Melbourne writer Georgie Harvey heads to the mineral springs region of central Victoria to look for a missing farmer. There she uncovers links between the woman’s disappearance and her dangerous preoccupation with the unsolved mystery surrounding her husband.
Maverick cop and solo dad John Franklin is working a case that’s a step up from Daylesford’s usual soft crime; a poison-pen writer whose targets are single mothers.
Georgie’s investigation stirs up long buried secrets and she attracts enemies. When she reports the missing person to the local cops, sparks fly between her and Franklin. Has he dismissed the writer too quickly?
A country cop, city writer, retired farmer and poison-pen stalker all want answers. What will they risk to get them? What will be the ultimate cost?
- Winner of the 2015 Davitt Award Readers’ Choice
- Shortlisted for the Davitt Award for Best Debut Crime Fiction
The review…
I wasn’t sure about this at first. I mean; a smoking protagonist who has just argued herself out of losing her licence for speeding, running away from a boyfriend who actually wants to commit to her, and bitching about her next door neighbour asking her for help, when, in her own words, Ruby and Michael would do anything for her. But she does help. And what a can of worms that opens!

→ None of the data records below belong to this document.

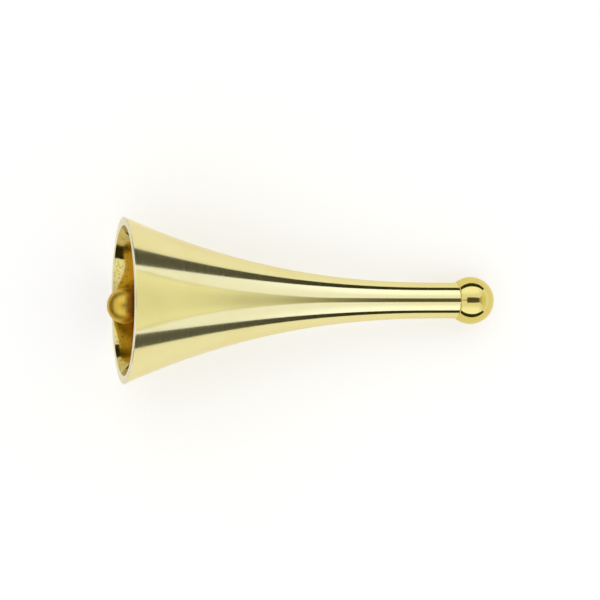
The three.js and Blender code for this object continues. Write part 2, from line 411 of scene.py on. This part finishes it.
def wire_loop(name, centre_z, plane_turn, matrix):
    """A closed loop of wire. Its plane holds the frame's Z axis, and is turned about that axis."""
    vertices, faces, uvs = [], [], []
    c, s = math.cos(plane_turn), math.sin(plane_turn)
    for i in range(LOOP_STEPS):
        a = 2 * math.pi * i / LOOP_STEPS
        for k in range(WIRE_SIDES):
            b = 2 * math.pi * k / WIRE_SIDES
            reach = LINK_RADIUS + WIRE_RADIUS * math.cos(b)
            across, side = reach * math.cos(a), WIRE_RADIUS * math.sin(b)
            z = centre_z + reach * math.sin(a)
            vertices.append((across * c - side * s, across * s + side * c, z))
            here, there = i * WIRE_SIDES, (i + 1) % LOOP_STEPS * WIRE_SIDES
            m = (k + 1) % WIRE_SIDES
            faces.append((here + k, here + m, there + m, there + k))
            u0, u1 = i / LOOP_STEPS, (i + 1) / LOOP_STEPS
            v0, v1 = k / WIRE_SIDES, (k + 1) / WIRE_SIDES
            uvs.append(((u0, v0), (u0, v1), (u1, v1), (u1, v0)))
    return mesh_piece(name, vertices, faces, uvs, matrix)


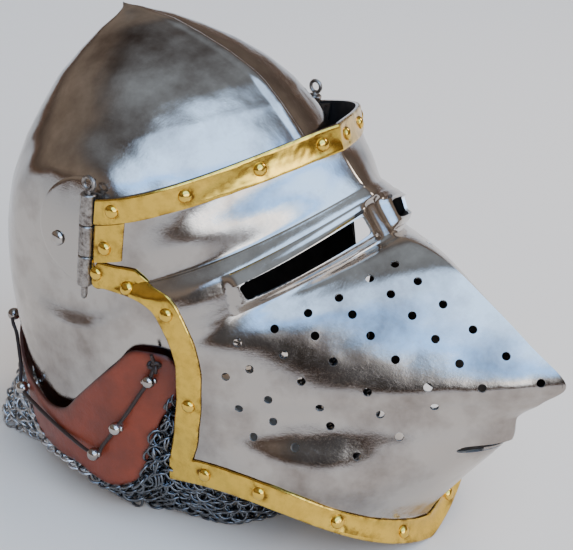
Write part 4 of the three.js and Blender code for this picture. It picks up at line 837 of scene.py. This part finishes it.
# The chin is edged by two strips that overlap on the left: the long one ends in a round tongue
SEAM, TONGUE, TONGUE_END, CHIN_ROWS = 0.5, 0.56, 0.06, 2.6
across, row = edge_band(np.linspace(SEAM, 1, 90), CHIN, CHIN - CHIN_ROWS)
brass_strip("chin_band_short", "bottom_band_left", across, row, all_rivets)
along = np.concatenate([np.linspace(-1, SEAM - TONGUE_END, 230), np.linspace(SEAM - 0.055, TONGUE, 50)])
across, row = edge_band(along, CHIN, CHIN - CHIN_ROWS)
end = np.clip((TONGUE - along) / TONGUE_END, 0, 1)
narrow = np.sqrt(np.clip(1 - (1 - end) ** 2, 0.02, 1))[:, None]
middle = row[:, 7:8]
row = middle + (row - middle) * narrow
overlap = smooth_step((along - SEAM + 0.05) / TONGUE_END)[:, None]
brass_strip("chin_band_long", "bottom_band_right", across, row, all_rivets, overlap)


# over how many rows the cheek strip's upper end turns square
CHEEK_TURN = 0.45


def inward_from(row):
    """From the left rear edge straight over the plate: the normal crossed with the edge's run. At
    the hinge's foot it turns into the edge's own line, so that the band ends square there."""
    start = HINGE_FOOT + CHEEK_TURN
    steady = np.maximum(row, start)
    run = visor_at(1.0, steady + 0.02) - visor_at(1.0, steady - 0.02)
    inward = np.cross(visor_normal(1.0, steady), run)
    inward /= np.linalg.norm(inward, axis=-1, keepdims=True)
    inward *= np.where(inward @ [0, -1, 0.45] < 0, -1, 1)[:, None]
    upward = visor_at(1.0, HINGE_FOOT - 1) - visor_at(1.0, HINGE_FOOT)
    share = np.clip((row - HINGE_FOOT) / CHEEK_TURN, 0, 1)[:, None]
    inward = upward / np.linalg.norm(upward) * (1 - share) + inward * share
    return inward / np.linalg.norm(inward, axis=-1, keepdims=True)


cheek_rows = np.concatenate([np.linspace(3, 4, 26), np.linspace(4.05, 17.95, 190)])
cheek_edge = visor_at(1.0, cheek_rows)
cheek_width = band_width(cheek_edge)[:, None, None] * BAND_SHARES[None, :, None]
targets = cheek_edge[:, None] + inward_from(cheek_rows)[:, None] * cheek_width
start_across = 1 - 0.13 * np.broadcast_to(BAND_SHARES, targets.shape[:2])
start_row = cheek_rows[:, None] - 0.4 * BAND_SHARES
cheek_across, cheek_row = place_nearest(targets, start_across, start_row)
strip_rows, strip_places = np.linspace(0.96, 2.12, 60), np.linspace(1, 0.6, 60)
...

Ruby’s pal Susan has gone missing. She hasn’t answered her phone for a week. Helping her neighbour takes Georgie on a spin to Daylesford, just a few hours out of Melbourne – especially at the speeds Georgie enjoys in her 1984 Alfa Romeo Spider. Georgie enjoys the trip out of town, enjoys the night away from her boyfriend, and expects to find nothing has happened to Susan. But Susan really is missing. The harder Georgie digs the more obstacles she encounters, not least of them a middle aged cop with a teenage daughter. Georgie and John take an instant dislike to each other, but as each investigates the mystery in their own way, each keeps stumbling over the other.
It is not either’s intention to combine forces, but they need each other. It all points to a car accident years ago, followed by the accidental death of Susan’s husband a few nights later. But was it an accident? Was the smear campaign which turned a good honest and kindly man into a wife bashing monster just a little too convenient?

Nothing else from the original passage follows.